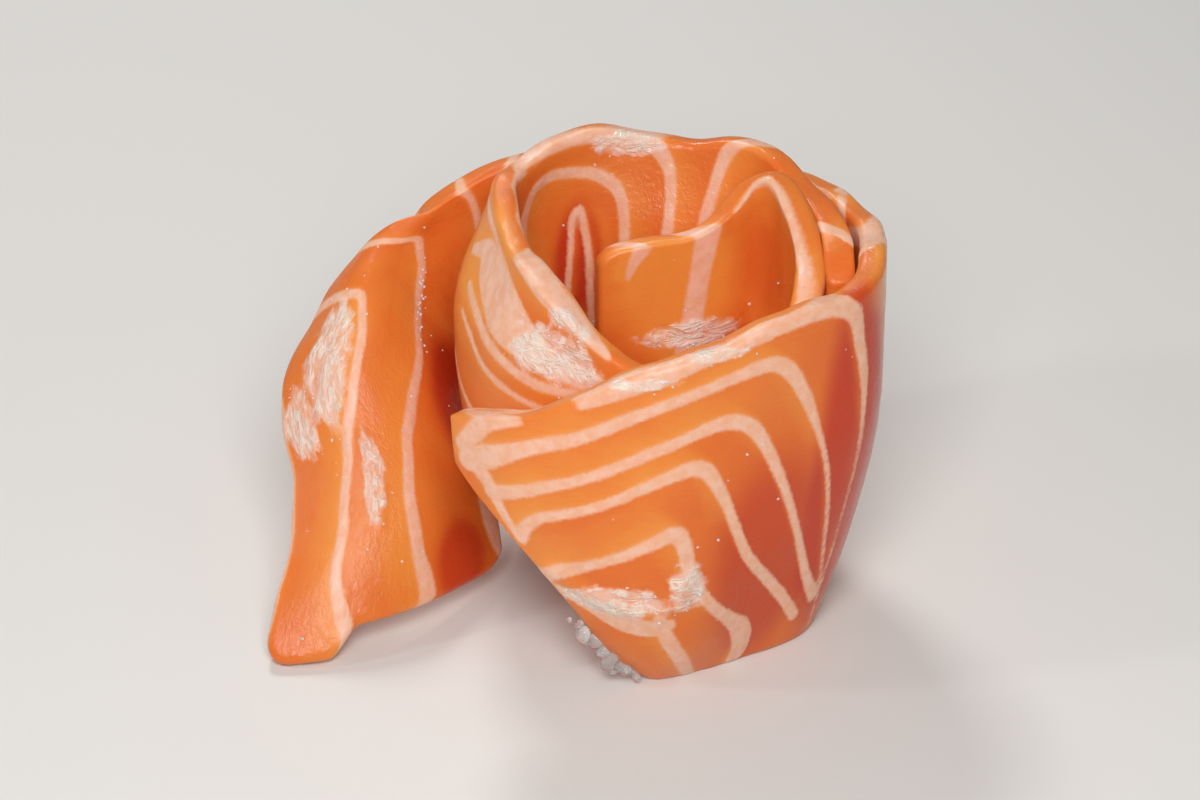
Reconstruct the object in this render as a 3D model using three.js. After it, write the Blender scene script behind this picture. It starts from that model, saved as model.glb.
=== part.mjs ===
// Salmon sashimi: three thin raw slices. Two are rolled on edge into an open rose, one inside
// the other, and the third is draped from the back of the rose down to its lower left.
// Millimetres, +X right, +Y away from the side that is looked at, +Z up. The origin is at the
// middle of the foot.

import * as THREE from 'three';

// Thickness of each slice, the rounding of its cut edges and the steps of that rounding
const CORE_THICKNESS = 3.6;
const WRAP_THICKNESS = 3.8;
const DRAPE_THICKNESS = 3.4;
const EDGE_ROUND = 1.0;
const EDGE_STEPS = 2;

// Rounding of a slice's corners. The near end of the draped slice runs on into a tab, TAB_LENGTH
// longer, which starts between the two distances from the inner margin.
const CORNER_ROUND = 4;
const TAB_LENGTH = 3.2;
const TAB_START = { from: 24, to: 28.5 };

// The rose opens upwards: its turns lie round RIM_AXIS at the rim and, drawn in by PINCH, round
// FOOT_AXIS at the foot. Above PINCH_TOP nothing is drawn in, and turns near the axis move less.
const RIM_AXIS = { x: 13, y: 31 };
const FOOT_AXIS = { x: 12.8, y: 21.5 };
const RIM_LEVEL = 53;
const PINCH = 11;
const PINCH_TOP = 36;
const PINCH_POWER = 1.6;
const PINCH_SOFTNESS = 8;
const MOST_RISE = 1.2;

// A wall's rim curls over its top CURL_DEPTH, and its belly is fullest in the lower third
const CURL_DEPTH = 16;
const CURL_POWER = 1.3;
const BELLY_POWER = 2.5;

// The cut margins of raw slices run unevenly: two waves, as height and length in mm
const MARGIN_WAVES = [
  { height: 0.4, length: 23, start: 0.8 },
  { height: 0.13, length: 9, start: 2.1 },
];

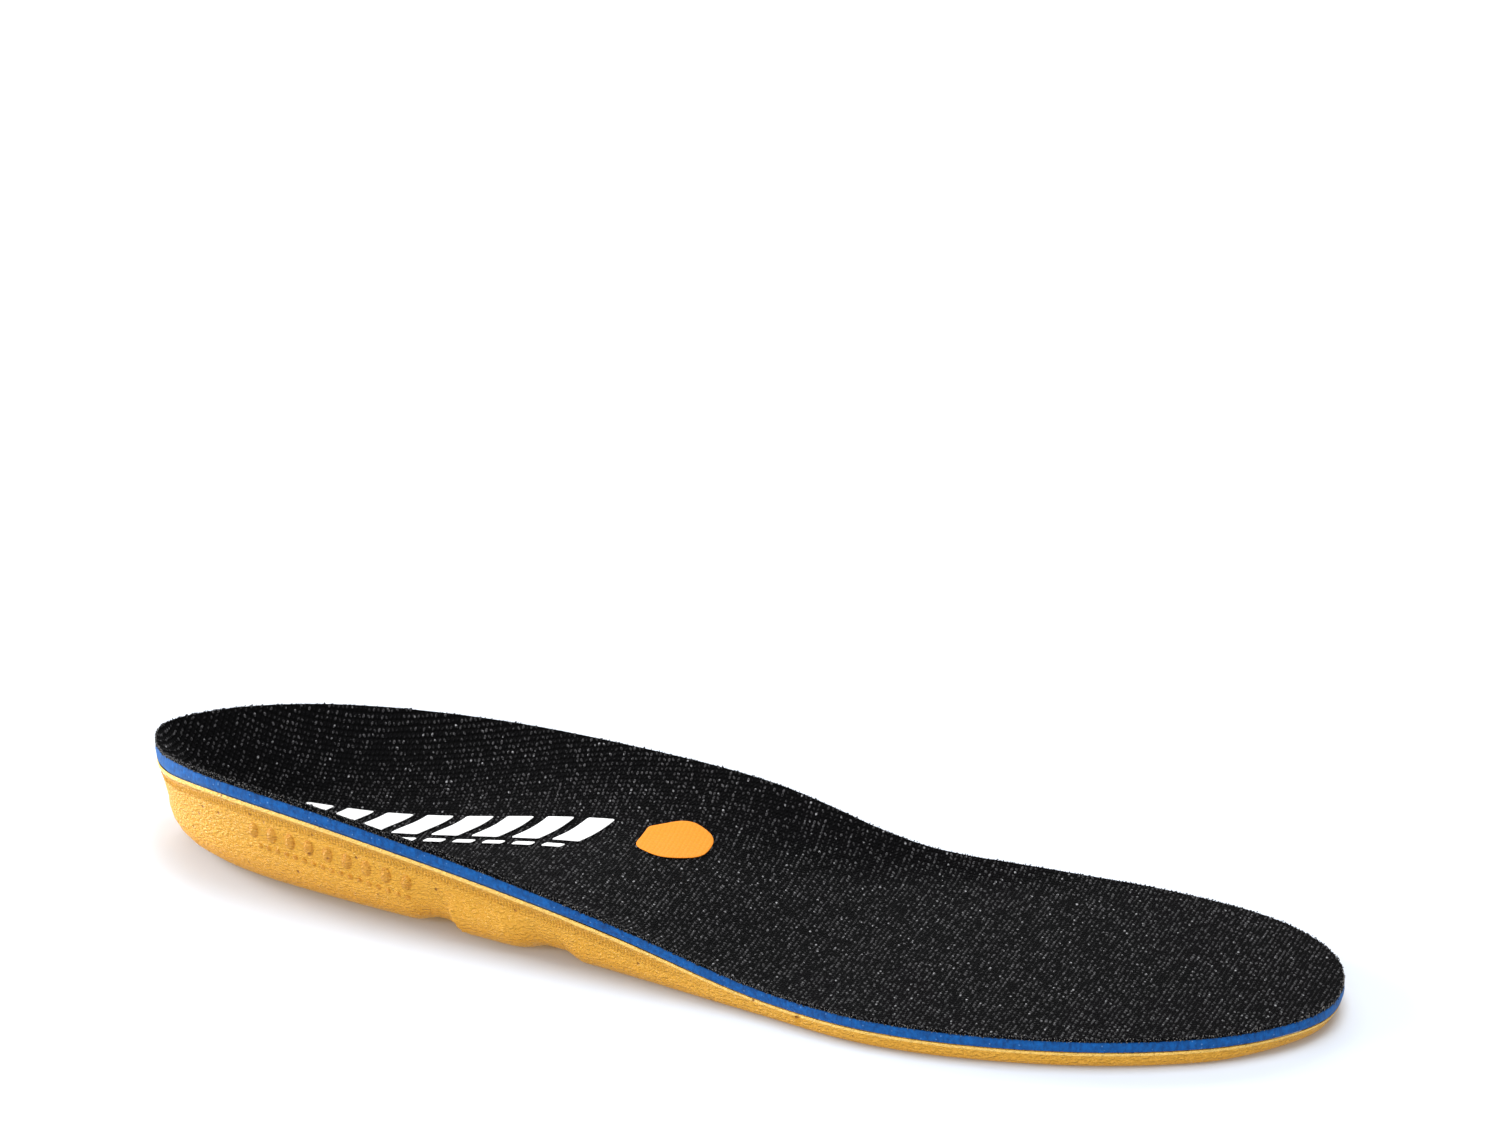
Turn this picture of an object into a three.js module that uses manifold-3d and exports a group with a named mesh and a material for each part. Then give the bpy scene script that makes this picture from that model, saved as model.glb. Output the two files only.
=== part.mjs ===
// A cushioned insole for the right foot, built up as the real one is laminated: a moulded footbed, a foam
// sheet and a knitted cover, glued together with two hot-melt webs and printed on top with a transfer film.
// Millimetres. X runs from the heel to the toe, +Y is the inner (arch) side of the foot and Z is up.
import * as THREE from "three";
import { mergeVertices } from "three/addons/utils/BufferGeometryUtils.js";
import Module from "manifold-3d";

const wasm = await Module();
wasm.setup();
const { smoothstep, lerp, degToRad } = THREE.MathUtils;

// ---- Overall sizes ----
const LENGTH = 290;
const HEEL_WIDTH = 70.6;
const MIDFOOT_WIDTH = 77.5;
const BALL_WIDTH = 95;
const HEEL_RIM = 23.4; // height of the rim at the back of the heel cup
const TOE_THICKNESS = 7; // the whole stack, under the toes

// ---- Layers, each measured square to its surface ----
const COVER = 0.9;
const WEB = 0.15;
const FOAM = 2;
const GLUE_GAP = 0.05; // clearance on each side of a web
const INK = 0.15;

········

**Your objective:** Print every record above exactly as written.

**Expected output:**
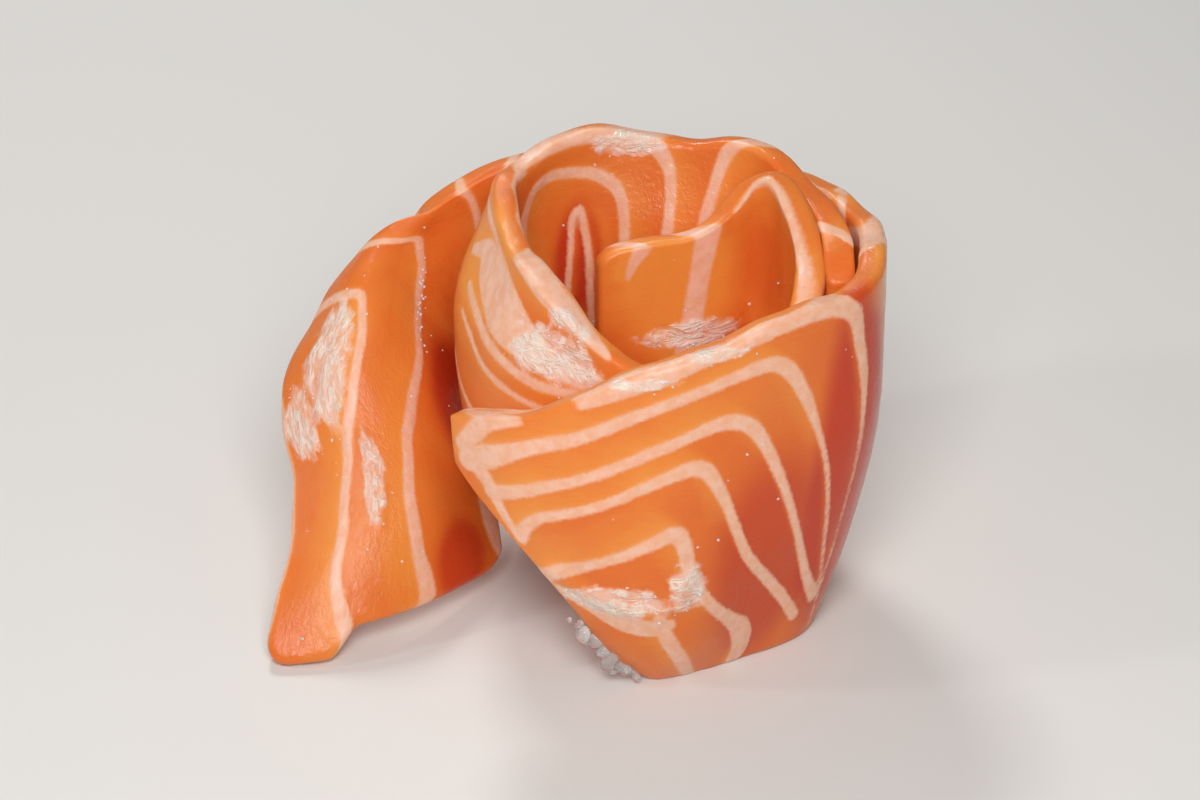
Reconstruct the object in this render as a 3D model using three.js. After it, write the Blender scene script behind this picture. It starts from that model, saved as model.glb.
=== part.mjs ===
// Salmon sashimi: three thin raw slices. Two are rolled on edge into an open rose, one inside
// the other, and the third is draped from the back of the rose down to its lower left.
// Millimetres, +X right, +Y away from the side that is looked at, +Z up. The origin is at the
// middle of the foot.

import * as THREE from 'three';

// Thickness of each slice, the rounding of its cut edges and the steps of that rounding
const CORE_THICKNESS = 3.6;
const WRAP_THICKNESS = 3.8;
const DRAPE_THICKNESS = 3.4;
const EDGE_ROUND = 1.0;
const EDGE_STEPS = 2;

// Rounding of a slice's corners. The near end of the draped slice runs on into a tab, TAB_LENGTH
// longer, which starts between the two distances from the inner margin.
const CORNER_ROUND = 4;
const TAB_LENGTH = 3.2;
const TAB_START = { from: 24, to: 28.5 };

// The rose opens upwards: its turns lie round RIM_AXIS at the rim and, drawn in by PINCH, round
// FOOT_AXIS at the foot. Above PINCH_TOP nothing is drawn in, and turns near the axis move less.
const RIM_AXIS = { x: 13, y: 31 };
const FOOT_AXIS = { x: 12.8, y: 21.5 };
const RIM_LEVEL = 53;
const PINCH = 11;
const PINCH_TOP = 36;
const PINCH_POWER = 1.6;
const PINCH_SOFTNESS = 8;
const MOST_RISE = 1.2;

// A wall's rim curls over its top CURL_DEPTH, and its belly is fullest in the lower third
const CURL_DEPTH = 16;
const CURL_POWER = 1.3;
const BELLY_POWER = 2.5;

// The cut margins of raw slices run unevenly: two waves, as height and length in mm
const MARGIN_WAVES = [
  { height: 0.4, length: 23, start: 0.8 },
  { height: 0.13, length: 9, start: 2.1 },
];

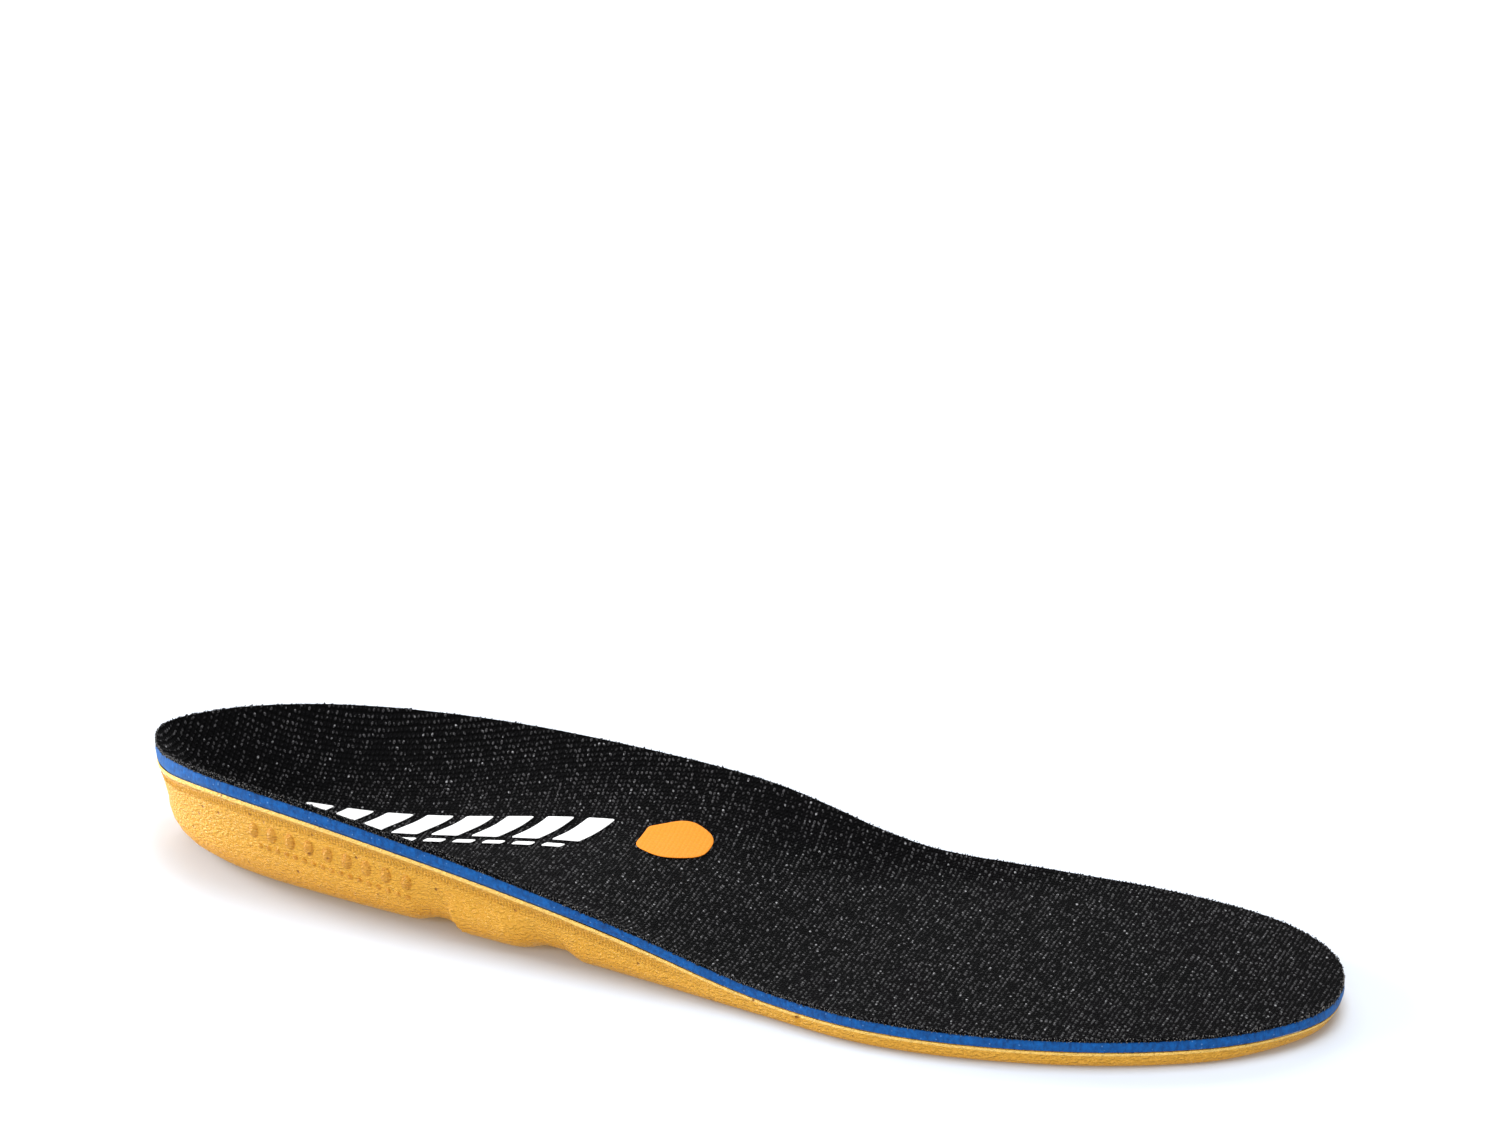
Turn this picture of an object into a three.js module that uses manifold-3d and exports a group with a named mesh and a material for each part. Then give the bpy scene script that makes this picture from that model, saved as model.glb. Output the two files only.
=== part.mjs ===
// A cushioned insole for the right foot, built up as the real one is laminated: a moulded footbed, a foam
// sheet and a knitted cover, glued together with two hot-melt webs and printed on top with a transfer film.
// Millimetres. X runs from the heel to the toe, +Y is the inner (arch) side of the foot and Z is up.
import * as THREE from "three";
import { mergeVertices } from "three/addons/utils/BufferGeometryUtils.js";
import Module from "manifold-3d";

const wasm = await Module();
wasm.setup();
const { smoothstep, lerp, degToRad } = THREE.MathUtils;

// ---- Overall sizes ----
const LENGTH = 290;
const HEEL_WIDTH = 70.6;
const MIDFOOT_WIDTH = 77.5;
const BALL_WIDTH = 95;
const HEEL_RIM = 23.4; // height of the rim at the back of the heel cup
const TOE_THICKNESS = 7; // the whole stack, under the toes

// ---- Layers, each measured square to its surface ----
const COVER = 0.9;
const WEB = 0.15;
const FOAM = 2;
const GLUE_GAP = 0.05; // clearance on each side of a web
const INK = 0.15;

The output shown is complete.